I called him one Sunday evening and told him that I really needed to talk. I admired my father-in-law and really wanted his advice. (He was a longtime minister and president of a small Bible college.) I was a young minister working with my first church and living in middle Tennessee. My in-laws lived about an hour away.
I don’t remember the circumstances. I don’t remember what was taking place at the time. I just remember that I was glad that I could talk with my father-in-law. He invited me to come to his office the next morning.
The next day, I sat down in his office and began talking. He listened intently and then asked me a few questions. One of the most helpful things he did was to remind me that I was not stuck or trapped and didn’t have to do this kind of work. He also reminded me of God’s love for me and his promises. There was no pressure from my father-in-law to handle all of this in a certain way. I found this to be very freeing.
If you have been a Christ-follower for any length of time, you probably know what it is to become discouraged. Discouragement is draining. It zaps you of any energy. Discouragement has a way of causing a person to lose hope.
I don’t become discouraged very often. Yet, I certainly know what it feels like and want to be aware of those situations in my life that are difficult and have the potential to become discouraging.

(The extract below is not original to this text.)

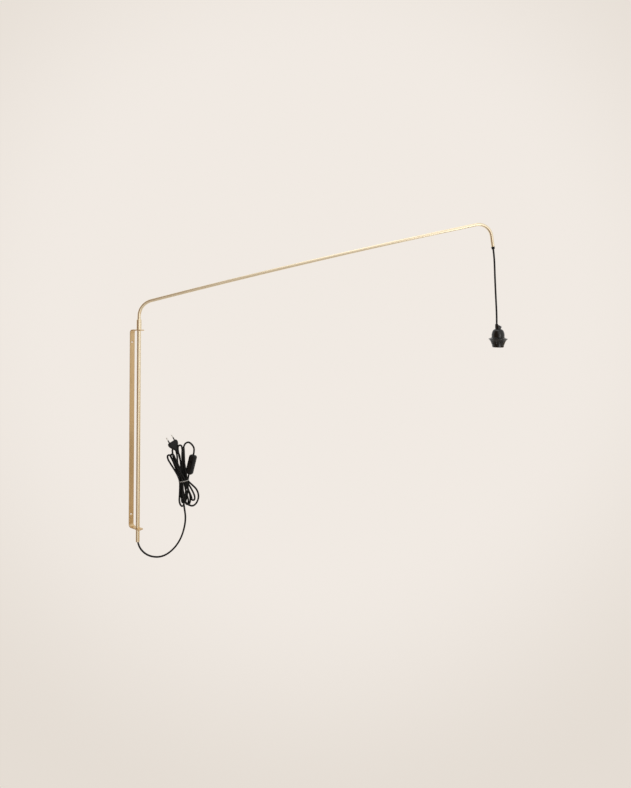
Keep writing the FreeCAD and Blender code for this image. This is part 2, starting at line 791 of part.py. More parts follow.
HANK_OUTLINE = [
    (130, 119), (136, 113), (149, 113), (153, 116), (168, 109), (186, 119), (192.5, 140),
    (185, 164), (167, 183), (157, 190), (157, 199), (161.1, 209.9), (154.3, 211.5), (151.5, 205.5),
    (145.2, 207.5), (144.6, 214), (147.6, 227), (149, 240), (149, 250), (147, 268), (147, 290), (150.5, 302), (157, 306.5),
    (164, 300.5), (168.5, 290), (168.5, 271.5), (175.3, 269.9), (177, 284), (173.8, 298),
    (167, 309), (158, 314.5), (149, 313), (142.5, 306), (139, 299), (134.5, 304.5),
    (129.5, 304.8), (126.6, 300), (126.4, 289.5), (131, 275.8), (122.2, 271), (109.5, 280.5),
    (103, 284), (99, 279), (90, 266), (92, 256), (105, 237), (121, 207), (127.5, 199),
    (127.5, 190), (124, 160), (124, 132),
]
WAIST_LEFT, WAIST_RIGHT, WAIST_HEIGHT = 127.5, 157.0, 194.5
SWITCH_CENTRE = (164.8, 0.0, 240.7)
SWITCH_LEAN = 13.3
SWITCH_TURN = 15.0
PLUG_GUARD_END = (126.4, 0.0, 273.8)
PLUG_LEAN = 29.0
PLUG_TURN = 38.0

SWITCH = (LEAD * shift(*SWITCH_CENTRE) * turn(Y_AXIS, SWITCH_LEAN) * turn(Z_AXIS, -SWITCH_TURN))
PLUG = (LEAD * shift(*PLUG_GUARD_END) * turn(Y_AXIS, -PLUG_LEAN)
        * shift(0, 0, size("plug_length")) * turn(Z_AXIS, PLUG_TURN))


def cord_hank():
    body = new_body("cord_hank")
    sketch = new_sketch(body, "XZ_Plane")
    chain(sketch, [(str(x), str(z)) for x, z in HANK_OUTLINE])
    pad(body, sketch, "hank_depth", both_ways=True)
    body.Placement = LEAD


def hank_tie():
    """Flat twist tie round the waist of the hank."""
    body = new_body("hank_tie")
    sketch = new_sketch(body, "XY_Plane")
    gap = f"{(WAIST_RIGHT - WAIST_LEFT) / 2} + seat_gap"
    deep = "hank_depth / 2 + seat_gap"
    rectangle(sketch, f"-({gap} + tie_thickness)", f"-({deep} + tie_thickness)",
              f"{gap} + tie_thickness", f"{deep} + tie_thickness")
    rectangle(sketch, f"-({gap})", f"-({deep})", gap, deep)
    pad(body, sketch, "tie_height", both_ways=True)
    middle = (WAIST_LEFT + WAIST_RIGHT) / 2
    body.Placement = LEAD * shift(middle, 0, WAIST_HEIGHT)


def switch_half(name, front):
    """One half of the switch's case, parted along its middle plane."""
    body = new_body(name)
    side = "-" if front else ""
    half_long, half_wide = "switch_length / 2", "switch_width / 2"
    corner = "switch_corner"
    sketch = new_sketch(body, "XZ_Plane")
    chain(sketch, [
        (f"-{half_wide} + {corner}", f"-{half_long}"),
        (f"{half_wide} - {corner}", f"-{half_long}"),
        (half_wide, f"-{half_long} + {corner}"),
        (half_wide, f"{half_long} - {corner}"),
        (f"{half_wide} - {corner}", half_long),
        (f"-{half_wide} + {corner}", half_long),
        (f"-{half_wide}", f"{half_long} - {corner}"),
        (f"-{half_wide}", f"-{half_long} + {corner}"),
    ], {1: (corner, 1), 3: (corner, 1), 5: (corner, 1), 7: (corner, 1)})
    block = pad(body, sketch, "switch_depth / 2")
    block.Reversed = not front
    doc.recompute()

    def outer_rim(edge):
        return near(edge.CenterOfMass.y, size(f"{side}switch_depth / 2"))

    round_edges(body, block, outer_rim, "switch_edge", "PartDesign::Chamfer")
    wall = "switch_wall"
    sketch = new_sketch(body, "XZ_Plane")
    rectangle(sketch, f"-({half_wide} - {wall})", f"-({half_long} - 7)",
              f"{half_wide} - {wall}", f"{half_long} - 7")
    cut_both_ways(body, sketch, f"(switch_depth / 2 - {wall}) * 2")
    sketch = new_sketch(body, "XY_Plane")
    circle(sketch, "0", "0", "cord_diameter / 2 + fit_clearance")
    cut_both_ways(body, sketch, "switch_length * 1.2")
    screw_holes(body, front)
    if front:
        window(body)
    body.Placement = SWITCH


def window(body):
    """Opening for the rocker, with a cheek on each side that holds its pivot."""
    wide = "rocker_width / 2 + 0.25"
    tall = "rocker_length / 2 + 0.9"
    sketch = new_sketch(body, "XZ_Plane", "switch_depth / 2 - switch_wall - 4")
    rectangle(sketch, f"-({wide}) - 2", "-3.2", f"{wide} + 2", "3.2")
    pad(body, sketch, "4.2")
    sketch = new_sketch(body, "XZ_Plane")
    rectangle(sketch, f"-({wide})", f"-({tall})", wide, tall)
    cut_both_ways(body, sketch, "switch_depth * 1.2")
    sketch = new_sketch(body, "YZ_Plane")
    circle(sketch, "-(switch_depth / 2 - rocker_pin_depth)", "0",
           "rocker_pin_diameter / 2 + fit_clearance")
    cut_both_ways(body, sketch, "rocker_width + 4.5")


def rocker():
    """Rocker of the switch, drawn level about its pivot, resting with one end down."""
    body = new_body("switch_rocker")
    end = "rocker_length / 2"
    sketch = new_sketch(body, "YZ_Plane")
    chain(sketch, [
        ("-(rocker_pin_depth + 0.2)", "0"),
        ("-(rocker_pin_depth + 1.7)", f"{end}"),
        ("-(rocker_pin_depth - 2)", f"{end}"),
        ("2.2", "3"),
        ("2.2", "-3"),
        ("-(rocker_pin_depth - 2)", f"-{end}"),
        ("-(rocker_pin_depth + 1.7)", f"-{end}"),
    ])
    pad(body, sketch, "rocker_width", both_ways=True)
    sketch = new_sketch(body, "YZ_Plane")
    circle(sketch, "0", "0", "rocker_pin_diameter / 2 + fit_clearance")
    cut_both_ways(body, sketch, "rocker_width * 2")
    pivot = shift(0, -size("switch_depth / 2 - rocker_pin_depth"), 0)
    body.Placement = SWITCH * pivot * turn(X_AXIS, size("rocker_tilt"))


def rocker_pin():
    body = new_body("rocker_pin")
    sketch = new_sketch(body, "YZ_Plane")
    circle(sketch, "-(switch_depth / 2 - rocker_pin_depth)", "0", "rocker_pin_diameter / 2")
    pad(body, sketch, "rocker_width + 4.4", both_ways=True)
    body.Placement = SWITCH


def switch_contacts():
    """Two contact strips on the floor of the case, under the rocker's ends."""
    strips = []
    floor = size("switch_depth / 2 - switch_wall")
    length = size("strip_length")
    width = size("strip_width")
    sheet_metal = size("strip_thickness")
    for side in (-1, 1):
        corner = vector(-width / 2, floor - sheet_metal, side * size("strip_spacing / 2") - length / 2)
        strip = Part.makeBox(width, sheet_metal, length, corner)
        inner = side * size("strip_spacing / 2 - strip_length / 2")
        foot = vector(-width / 2, floor - size("strip_post"), inner - (sheet_metal if side < 0 else 0))
        post = Part.makeBox(width, size("strip_post"), sheet_metal, foot)
        strips.append(strip.fuse(post).removeSplitter())
    feature = plain_part("switch_contacts", Part.makeCompound(strips))
    feature.Placement = SWITCH


SCREW_SPOTS = [("-5.4", "26"), ("5.4", "-26")]


def screw_holes(body, front):
    """Holes for the two case screws, wider at the back for their heads."""
    sketch = new_sketch(body, "XZ_Plane")
    for x, z in SCREW_SPOTS:
        circle(sketch, x, z, "case_screw_radius + fit_clearance")
    cut_both_ways(body, sketch, "switch_depth - 5" if front else "switch_depth * 1.2")
    if not front:
        sketch = new_sketch(body, "XZ_Plane", "-switch_depth / 2")
        for x, z in SCREW_SPOTS:
            circle(sketch, x, z, "case_screw_head + fit_clearance")
        cut_both_ways(body, sketch, "4")


def switch_screws():
    """Two screws from the back that hold the case together, heads just below the face."""
    seat = size("switch_depth / 2 - 2")
    screws = []
    for x, z in SCREW_SPOTS:
        screw = small_screw(size("switch_depth - 5"), size("case_screw_head"),
                            size("case_screw_radius"), 1.6)
        screw.Placement = shift(float(x), seat, float(z)) * turn(X_AXIS, -90)
        screws.append(screw)
    feature = plain_part("switch_screws", Part.makeCompound(screws))
    feature.Placement = SWITCH


def plug_body():
    """Moulded plug: flat head, tapering grip and round cord guard."""
    body = new_body("plug_body")
    sections = [
        ("0", "plug_width - 3", "plug_thickness - 1.6"),
        ("-5", "plug_width", "plug_thickness"),
        ("-18", "plug_width * 0.68", "plug_thickness - 0.9"),
        ("-28", "plug_width * 0.33", "plug_thickness - 3.2"),
    ]
    sketches = []
    for height, width, thick in sections:
        sketch = new_sketch(body, "XY_Plane", height)
        x, y = f"({width}) / 2", f"({thick}) / 2"
        chain(sketch, [
            (f"-{x} + 3.4", f"-{y}"), (f"{x} - 3.4", f"-{y}"),
            (x, f"-{y} * 0.3"), (x, f"{y} * 0.3"),
            (f"{x} - 3.4", y), (f"-{x} + 3.4", y),
            (f"-{x}", f"{y} * 0.3"), (f"-{x}", f"-{y} * 0.3"),
        ])
        sketches.append(sketch)
    loft = body.newObject("PartDesign::AdditiveLoft", "grip")
    loft.Profile = sketches[0]
    loft.Sections = sketches[1:]
    loft.Ruled = True
    sketch = new_sketch(body, "XZ_Plane")
    chain(sketch, [
        ("0", "-27"),
        ("5.2", "-27"),
        ("5.2", "-31"),
        ("3.6", "-plug_length"),
        ("0", "-plug_length"),
    ])
    revolve(body, sketch)
    x = "pin_spacing / 2"
    sketch = new_sketch(body, "XY_Plane")
    circle(sketch, x, "0", "pin_core_diameter / 2 + fit_clearance")
    circle(sketch, f"-{x}", "0", "pin_core_diameter / 2 + fit_clearance")
    cut_both_ways(body, sketch, "pin_root * 2")
    body.Placement = PLUG


def plug_pins():
    """Two round pins, thinner inside their sleeves."""
    core = size("pin_core_diameter / 2")
    bare = size("pin_diameter / 2")
    sleeve = size("pin_sleeve_length")
    length = size("pin_length")
    root = size("pin_root")
    pins = []
    sleeves = []
    for x in (-size("pin_spacing / 2"), size("pin_spacing / 2")):
        shank = Part.makeCylinder(core, sleeve + root, vector(x, 0, -root))
        tip = Part.makeCylinder(bare, length - sleeve - bare * 0.6, vector(x, 0, sleeve))
        nose = Part.makeCone(bare, bare * 0.5, bare * 0.6, vector(x, 0, length - bare * 0.6))
        pins.append(shank.fuse([tip, nose]).removeSplitter())
        ring = Part.makeCylinder(size("pin_sleeve_diameter / 2"), sleeve, vector(x, 0, 0))
        hole = Part.makeCylinder(core + size("fit_clearance"), sleeve, vector(x, 0, 0))
        sleeves.append(ring.cut(hole))
    metal = plain_part("plug_pins", Part.makeCompound(pins))
    metal.Placement = PLUG
    cover = plain_part("plug_pin_sleeves", Part.makeCompound(sleeves))
    cover.Placement = PLUG


# Building, checking and writing

def build():
    wall_bracket()
    mast_tube()
    sleeve_collar()
    sleeve_grub_screw()
    arm_body("arm_tube", "bracket_height / 2 - arm_plug_depth",
             ["arm_diameter / 2", "arm_diameter / 2 - arm_wall"])
    arm_body("cord_in_tubes", "-(bracket_height / 2 + mast_tail) + 8 + seat_gap",
             ["cord_diameter / 2"])
    arm_end_bush()
    mast_end_bush()
    cord_tube("pendant_cord", PENDANT_POINTS, DROP)
    holder_skirt()
    shade_ring()
    holder_dome()
    cord_grip()
    grip_screw()
    screw_shell()
    contact_block()
    centre_contact()
    terminal_screws()
    cord_tube("mains_cord", MAINS_POINTS, LEAD)
    cord_hank()
    hank_tie()
    switch_half("switch_back_shell", False)
    switch_half("switch_front_shell", True)
    rocker()
    rocker_pin()
    switch_contacts()
    switch_screws()
    plug_body()
    plug_pins()


def check():
    doc.recompute()
    for item in doc.Objects:
        if "Invalid" in item.State or "Error" in item.State:
            raise ValueError(f"{item.Name} {item.Label} did not build")
    for item in SUBPARTS:
        if item.Shape.isNull() or not item.Shape.isValid() or not item.Shape.Solids:
            raise ValueError(f"{item.Label} has a bad shape")


def write():
    os.makedirs(PARTS_FOLDER, exist_ok=True)
    for item in SUBPARTS:
        item.Shape.exportStep(os.path.join(PARTS_FOLDER, item.Label + ".step"))


build()
check()
write()
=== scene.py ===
import math
import bmesh
import bpy
from mathutils import Matrix, Vector


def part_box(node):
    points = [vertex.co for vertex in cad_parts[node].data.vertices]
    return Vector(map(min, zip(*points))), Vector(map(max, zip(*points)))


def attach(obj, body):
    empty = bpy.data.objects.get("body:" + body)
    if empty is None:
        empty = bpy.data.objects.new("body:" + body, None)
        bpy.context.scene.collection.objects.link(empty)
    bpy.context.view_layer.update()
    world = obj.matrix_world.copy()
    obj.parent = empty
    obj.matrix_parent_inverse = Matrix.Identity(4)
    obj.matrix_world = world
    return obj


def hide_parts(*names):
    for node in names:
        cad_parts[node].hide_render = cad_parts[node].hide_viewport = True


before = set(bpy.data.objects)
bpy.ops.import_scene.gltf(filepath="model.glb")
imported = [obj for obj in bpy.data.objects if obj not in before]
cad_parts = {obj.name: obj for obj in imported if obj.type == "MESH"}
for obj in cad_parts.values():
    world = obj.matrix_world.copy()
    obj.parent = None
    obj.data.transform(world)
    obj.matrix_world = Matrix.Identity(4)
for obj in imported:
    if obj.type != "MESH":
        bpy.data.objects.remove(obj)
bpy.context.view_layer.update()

# Swing arm wall lamp, in metres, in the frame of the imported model.
MM = 0.001
PHOTO_HEIGHT = 788


def box_corners(node):
    return [Vector(corner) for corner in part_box(node)]


MAST_LOW, MAST_HIGH = box_corners("mast_tube")
MAST_AXIS = (MAST_LOW + MAST_HIGH) / 2
ARM_ANGLE = -55
ARM_TURN = Matrix.Rotation(math.radians(ARM_ANGLE), 4, "Z")
LEAD = Matrix.Translation((0, MAST_AXIS.y, MAST_LOW.z)) @ ARM_TURN
ARM_REACH = 1.099
ARM_SLOPE = 13.5
ARM_END_HEIGHT = box_corners("pendant_cord")[1].z
ARM_END = Matrix.Translation((ARM_REACH, 0, 0))
DROP = Matrix.Translation((0, MAST_AXIS.y, ARM_END_HEIGHT)) @ ARM_TURN @ ARM_END
SKIRT_LOW, SKIRT_HIGH = box_corners("holder_skirt")
SKIRT_MIDDLE = (SKIRT_LOW + SKIRT_HIGH) / 2
HOLDER = Matrix.Translation((SKIRT_MIDDLE.x, SKIRT_MIDDLE.y, SKIRT_LOW.z)) @ ARM_TURN


def moved(x, y, z):
    return Matrix.Translation((x * MM, y * MM, z * MM))


def turned_by(degrees, axis):
    return Matrix.Rotation(math.radians(degrees), 4, axis)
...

The following are some common issues that can become discouraging:
1. Loneliness and isolation. You may feel very lonely as a single or married person. You may feel lonely as a parent, not sure what to do regarding a situation with your child. You may feel lonely in your role as a minister, wishing there was someone who understood. Perhaps you are a graduate student. You have papers to write and books to read and you wonder if you will ever complete this work.
2. Financial stress. Perhaps you are in debt. You have a huge mortgage. You wonder what you were thinking when you bought your house. You wonder why you bought that new SUV. Perhaps you are facing a mountain of credit card debt, some of which may have come about due to impulsive buying.
3. Family issues. Perhaps you are deeply concerned about one of your children. This may be an adult child who has long been away from home but who still has your heart. You are concerned about some of his/her decisions. Or, perhaps you are concerned about your own marriage. Things just are not going well and you wonder whom you could talk with. Maybe one of your parents is dying. This is a deeply emotional time and you sometimes feel discouraged as you think about life without this person.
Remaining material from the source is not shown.